Их стали грузить в ту же полуторку, что и привезли сюда. Как вдруг их остановил какой-то старческий голос:
— Погодите, у меня там внучка!
Динку оставили лежать на носилках на земле, а бабушка с Глебом буквально стояли над ней.
Что здесь делает бабушка и Глеб? Зайчик похоже не совсем правильно понял задание. И как ему удалось провести бабушку и Глеба на аэродром?
— Бабушка, ты чего здесь делаешь? — удивлённо спросила Динка.
— Ты тут больная валяешься, а я должна дома сидеть, что ли?
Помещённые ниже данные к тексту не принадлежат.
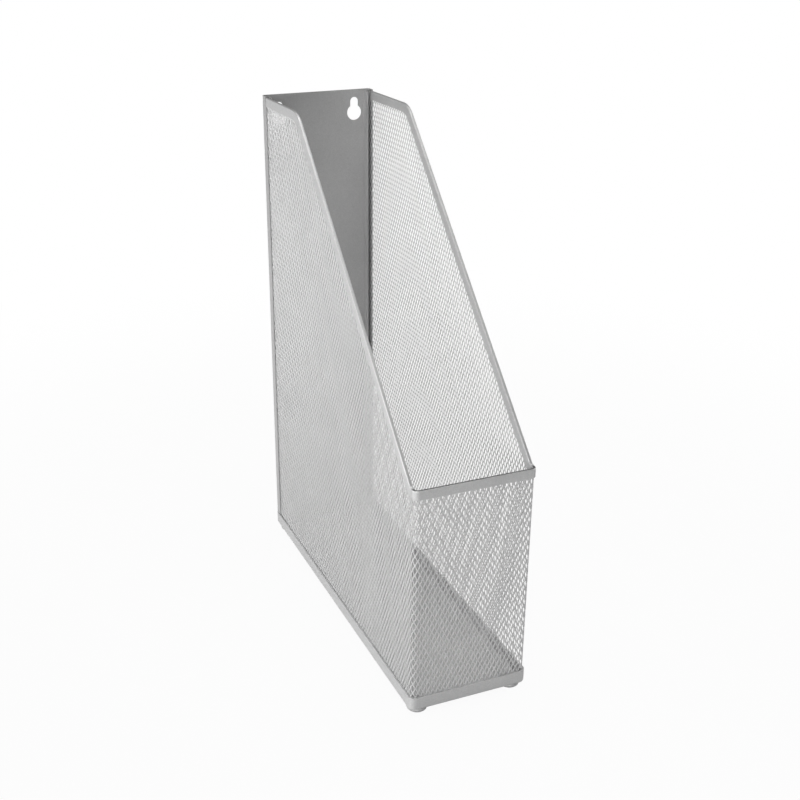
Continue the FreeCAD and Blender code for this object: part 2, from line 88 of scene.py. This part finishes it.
def principled(name):
    material = bpy.data.materials.new(name)
    material.use_nodes = True
    tree = material.node_tree
    return material, tree, tree.nodes["Principled BSDF"]


def add_node(tree, kind, **settings):
    node = tree.nodes.new(kind)
    for key, setting in settings.items():
        if hasattr(node, key) and key not in node.inputs:
            setattr(node, key, setting)
        else:
            node.inputs[key].default_value = setting
    return node


def ramp_node(tree, source, stops):
    node = tree.nodes.new("ShaderNodeValToRGB")
    ramp = node.color_ramp
    while len(ramp.elements) < len(stops):
        ramp.elements.new(0.5)
    for element, (place, grey) in zip(ramp.elements, stops):
        element.position = place
        element.color = (grey, grey, grey, 1)
    tree.links.new(source, node.inputs["Fac"])
    return node


# Powder coat: how many of each texture's cells lie along a metre, and the greys that each one gives.
MOTTLE_SCALE = 28.0
FLAKE_SCALE = 3200.0
GRAIN_SCALE = 900.0
PEEL_SCALE = 520.0
MOTTLE_RANGE = (0.97, 1.03)
FLAKE_STOPS = [(0.0, 0.90), (0.75, 1.0), (1.0, 1.10)]
GRAIN_STOPS = [(0.30, 0.95), (0.70, 1.04)]
ROUGHNESS_STOPS = [(0.25, 0.36), (0.75, 0.50)]
PEEL_DEPTH = 0.00008
METALLIC = 0.45
IOR = 1.5
# Ramp width over which the painted shade on up-facing faces sets in.
TOP_SHADE_FADE = 0.1


def powder_coat(name, tone, peel=0.35, edge=1.0, upright=0.80):
    """Satin silver-grey powder coat: fine flake, faint mottling, orange peel. A factor below 1 dims the
    faces that look up, by more than `upright`: painted shade that darkens the tops of the rims."""
    material, tree, shader = principled(name)
    link = tree.links.new
    place = tree.nodes.new("ShaderNodeTexCoord").outputs["Object"]

    mottle = add_node(tree, "ShaderNodeTexNoise", Scale=MOTTLE_SCALE, Detail=3.0, Roughness=0.55)
    flake = add_node(tree, "ShaderNodeTexVoronoi", feature="F1", Scale=FLAKE_SCALE)
    grain = add_node(tree, "ShaderNodeTexNoise", Scale=GRAIN_SCALE, Detail=2.0, Roughness=0.6)
    orange = add_node(tree, "ShaderNodeTexNoise", Scale=PEEL_SCALE, Detail=1.5, Roughness=0.45)
    for texture in (mottle, flake, grain, orange):
        link(place, texture.inputs["Vector"])

    dark, pale = (tone * share for share in MOTTLE_RANGE)
    base = ramp_node(tree, mottle.outputs["Fac"], [(0.30, dark), (0.70, pale)])
    speck = ramp_node(tree, flake.outputs["Color"], FLAKE_STOPS)
    dust = ramp_node(tree, grain.outputs["Fac"], GRAIN_STOPS)
    first = add_node(tree, "ShaderNodeMixRGB", blend_type="MULTIPLY", Fac=1.0)
    second = add_node(tree, "ShaderNodeMixRGB", blend_type="MULTIPLY", Fac=1.0)
    link(base.outputs["Color"], first.inputs["Color1"])
    link(speck.outputs["Color"], first.inputs["Color2"])
    link(first.outputs["Color"], second.inputs["Color1"])
    link(dust.outputs["Color"], second.inputs["Color2"])
    # Painted shade: a third multiply dims the faces that look up, by more than `upright`.
    third = add_node(tree, "ShaderNodeMixRGB", blend_type="MULTIPLY", Fac=1.0)
    facing = tree.nodes.new("ShaderNodeSeparateXYZ")
    link(tree.nodes.new("ShaderNodeNewGeometry").outputs["True Normal"], facing.inputs[0])
    painted_top_shade = ramp_node(tree, facing.outputs["Z"], [(upright, 1.0), (upright + TOP_SHADE_FADE, edge)])
    link(second.outputs["Color"], third.inputs["Color1"])
    link(painted_top_shade.outputs["Color"], third.inputs["Color2"])
    link(third.outputs["Color"], shader.inputs["Base Color"])

    rough = ramp_node(tree, grain.outputs["Fac"], ROUGHNESS_STOPS)
    link(rough.outputs["Color"], shader.inputs["Roughness"])
    bump = add_node(tree, "ShaderNodeBump", Strength=peel, Distance=PEEL_DEPTH)
    link(orange.outputs["Fac"], bump.inputs["Height"])
    link(bump.outputs["Normal"], shader.inputs["Normal"])
    shader.inputs["Metallic"].default_value = METALLIC
    shader.inputs["IOR"].default_value = IOR
    return material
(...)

Думаешь вестника своего послала, и этого достаточно? — стала отчитывать её бабушка. — Как ты, внученька? Сильно болит?
— Да всё хорошо, бабуля. Ты чего? Сидела бы дома.
— Много ты фашистов сбила? — спросил Глеб.
— Немного, Глебыч. Но ещё не вечер. Нужно ехать, бабуля. Бывайте! — она помахала бабушке и Глебу.
И всё-таки хорошо, что им удалось встретиться.
Тут же был и Сысоев с Шуркой и Машей.
— Лёша, присмотри за бабушкой и Глебом, пожалуйста, — попросила она, когда тот с ней прощался.
— Конечно, Динка, какие вопросы? Поправляйся. Поправляйся и ты, Никита!
Травкин как мог пытался махать на прощание всем, хотя ему и было сложно это делать.
Полуторка уже двинулась, как Шурка вдруг спохватилась, достала из нагрудного кармана какой-то конверт и остановила полуторку.
— Забыла! Забыла, Диночка! Вот, письмо тебе пришло сегодня.
— Спасибо, Шурка.
От Хорышева. Значит, живой. Всё-таки живой.